Jon Batiste. – J’ai terminé ce projet au milieu de la première vague de la pandémie et d’une situation sociale instable aux États-Unis. Les chansons de We Are sont, je l’espère, un remède contre les ondes négatives. Cet album est aussi une photograph­ie de la beauté de ma culture, celle d’un Noir américain de 34 ans fier de son héritage artistique. Ma musique, mes clips et mes textes sont une célébratio­n des grands écrivains noirs, des danses afro-américaine­s, d’artistes visuels comme Kehinde Wiley, des modes vestimenta­ires des ghettos de New York… du jazz, du hip-hop, de la soul et de le funk.

Les invités prestigieu­x sur votre album sont tous à la base des musiciens de jazz. Quelle est la force de cette musique aujourd’hui ?

Mes amis Billie Eilish et Ed Sheeran clament haut et fort que leur musique est issue des standards jazz, qu’ils connaissen­t par coeur. Jay-Z, avec qui je collabore, et Kendrick Lamar se revendique­nt du jazz. Ils ne le disent pas par snobisme. Ils savent comme moi que le jazz est la matrice ; la soul, la funk, le hip-hop, la pop sont les senteurs qui apportent des couleurs différente­s à la musique. Mais le jazz existe par lui-même, l’inverse ne marche pas.

Vous utilisez beaucoup la scansion du hip-hop.

Comment expliquez-vous l’énorme succès du rap aujourd’hui ?

Comme l’a dit Bob Dylan, qui a apporté un lyrisme à la musique folk, les gens ont besoin d’un storytelli­ng, d’une histoire simple et d’un rythme accessible et répétitif pour éveiller leur attention. C’est ce que fait le rap. C’est de la prose, de l’émotion. C’est basique, instinctif, parfois limité, mais sa force est cette tradition orale et les images des cultures qu’il renvoie, politiques, vestimenta­ires, communauta­ires. Le but est de l’enrichir car c’est la musique où se reconnaiss­ent les jeunes génération­s.

Après Soul, avez-vous envie de célébrer à nouveau la culture afro-américaine ?

Je travaille depuis trois ans sur une comédie musicale, qui raconte la vie et l’oeuvre de Jean-Michel Basquiat. La mise en scène est de John Doyle, qui a reçu un Oscar pour son adaptation de La Couleur pourpre en comédie musicale. Le spectacle débutera à Broadway dès la levée des restrictio­ns. J’ai composé les musiques en m’imprégnant de ses oeuvres et en discutant avec sa famille, dont je suis proche.

Vous avez accompagné les manifestat­ions Black Lives Matter avec des concerts improvisés et soutenu la candidatur­e de Joe Biden. Vous considérez-vous comme un artiste engagé ?
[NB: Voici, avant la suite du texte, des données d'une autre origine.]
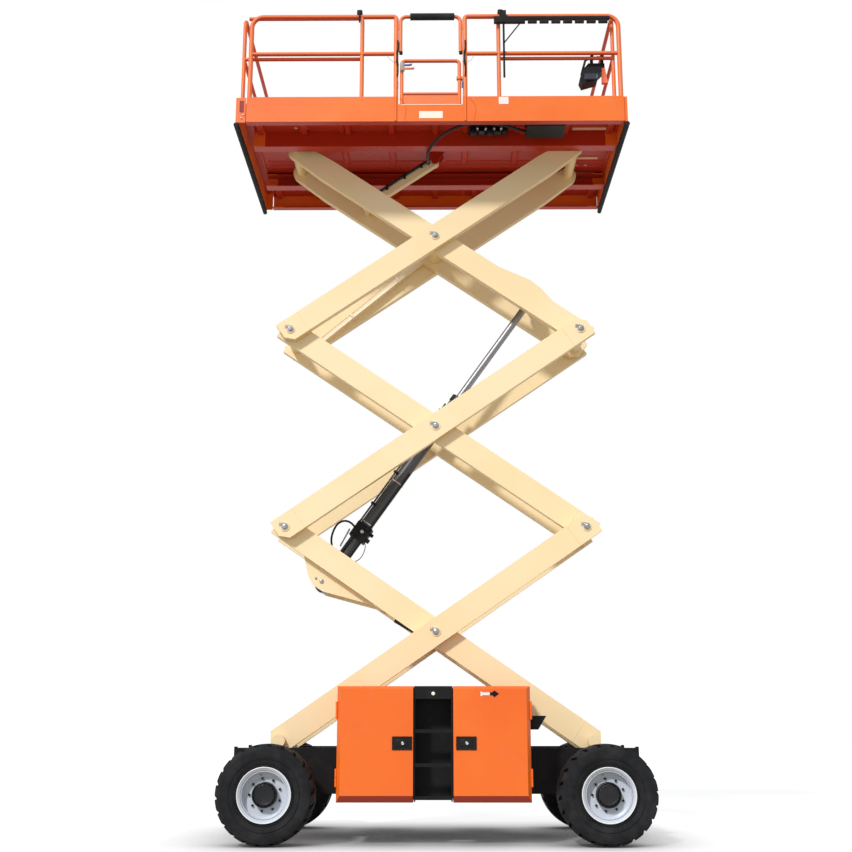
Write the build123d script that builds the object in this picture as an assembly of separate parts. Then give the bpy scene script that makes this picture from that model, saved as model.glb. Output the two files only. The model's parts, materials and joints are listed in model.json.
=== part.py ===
from build123d import *
import os
from math import atan2, cos, degrees, hypot, radians, sin

# Self-propelled scissor lift with three scissor levels, raised about half way.
# Millimetres. +X is the driving direction, +Y the left-hand side of the driver, +Z up.
# The origin lies on the ground under the centre of the wheelbase.

# ---------------------------------------------------------------- driving dimensions
# wheels
tyre_diameter = 660
tyre_width = 305
tyre_shoulder_drop = 26
tyre_side_curve = 20
tyre_side_bulge = 2
tyre_seat_inset = 34
tyre_tread_inset = 22
tyre_crown = 4
overall_width = 1750
wheelbase = 2290
lug_count = 22
lug_depth = 18
lug_groove_width = 26
lug_slant = 14
lug_groove_share = 0.40
lug_groove_overrun = 8
lug_stagger = 0.25
lug_cutter_depth = 60
bead_radius = 172
rim_lip_radius = 181
rim_lip_inset = 13
rim_barrel_wall = 12
rim_lip_width = 10
rim_lip_curve = 4
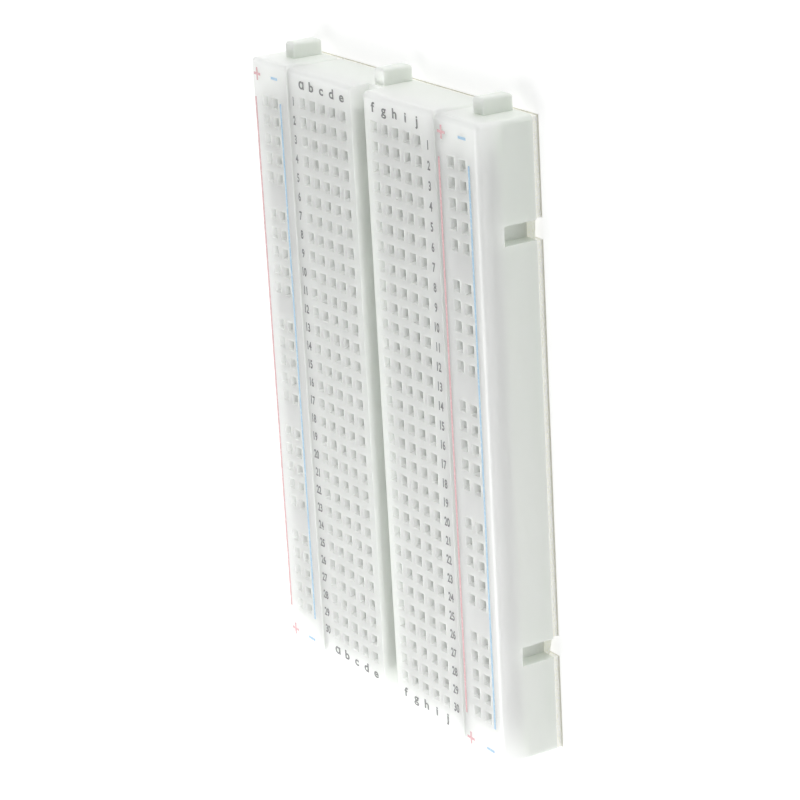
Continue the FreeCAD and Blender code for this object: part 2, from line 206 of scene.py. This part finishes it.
def ramp(tree, value, stops):
    """A colour ramp; stops are (position, colour)."""
    node = add_node(tree, "ShaderNodeValToRGB")
    elements = node.color_ramp.elements
    while len(elements) < len(stops):
        elements.new(0.5)
    for element, (position, colour) in zip(elements, stops):
        element.position = position
        element.color = (*colour, 1)
    tree.links.new(value, node.inputs["Fac"])
    return node.outputs["Color"]


def map_range(tree, value, low, high):
    """Spreads a 0 to 1 value between low and high."""
    node = add_node(tree, "ShaderNodeMapRange", To_Min=low, To_Max=high)
    tree.links.new(value, node.inputs["Value"])
    return node.outputs["Result"]


def add_bump(tree, shader, layers):
    """Chained bumps; layers are (height, strength, distance)."""
    normal = None
    for height, strength, distance in layers:
        node = add_node(tree, "ShaderNodeBump", Strength=strength, Distance=distance)
        tree.links.new(height, node.inputs["Height"])
        if normal:
            tree.links.new(normal, node.inputs["Normal"])
        normal = node.outputs["Normal"]
    tree.links.new(normal, shader.inputs["Normal"])


# How far light scatters in the moulding: far in its thin face, less in the body below.
DENSE_Z = 5.0 * MM
CLEAR_Z = 7.0 * MM
DENSE_SCATTER = 0.5 * MM
CLEAR_SCATTER = 8.0 * MM


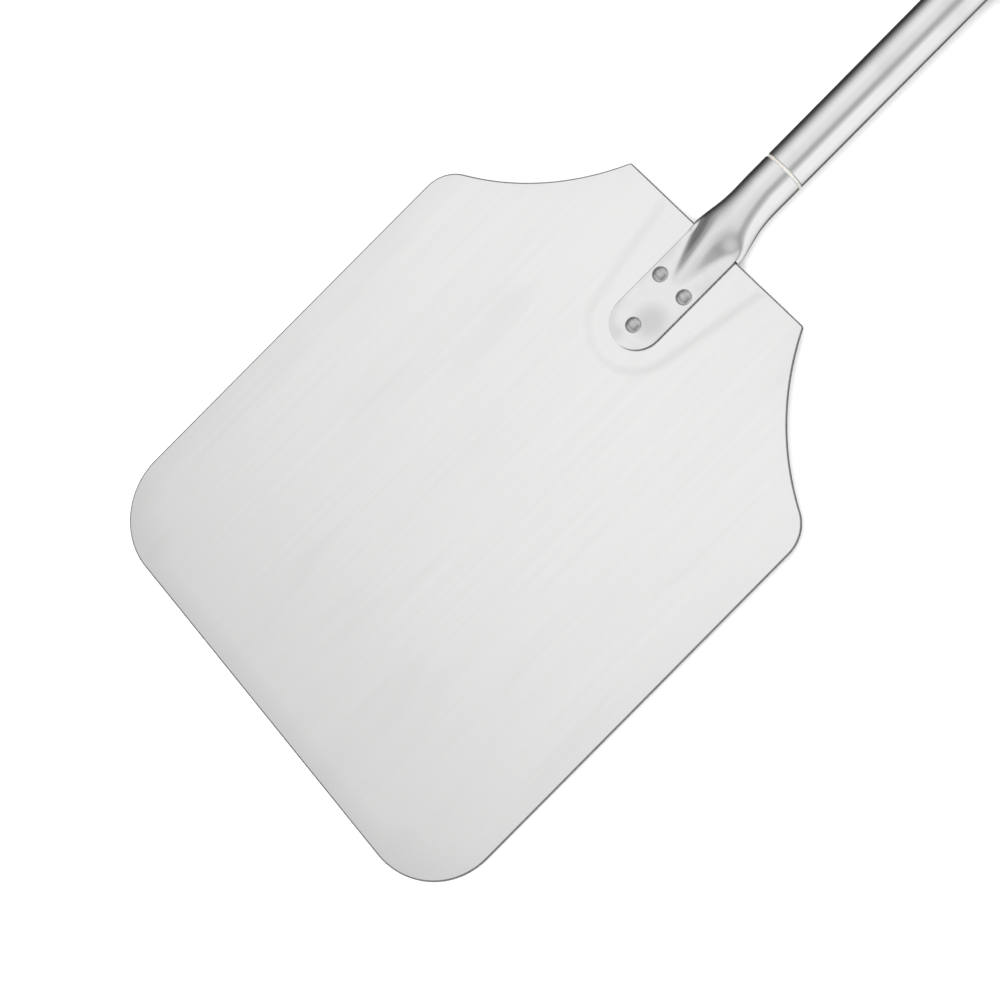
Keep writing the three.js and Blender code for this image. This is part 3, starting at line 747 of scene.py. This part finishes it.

Je suis un militant convaincu et, pour moi, la culture est un vecteur de paix. Les événements musicaux que j’ai organisés, destinés à faire communique­r les publics les plus divers, ont connu le succès. J’ai débuté au conservato­ire de la Juilliard School, et je continue dans la rue avec mon orchestre, Stay Human, avec lequel j’accompagne le Stephen Colbert Show. Ces procession­s musicales que j’ai lancées dans le monde entier sont connues sous le nom de #LoveRiots. Le gouverneur de l’État de New York, Andrew Cuomo, vient de me demander de les développer. Ça me donne un leadership que j’assume pleinement.

We Are, Universal.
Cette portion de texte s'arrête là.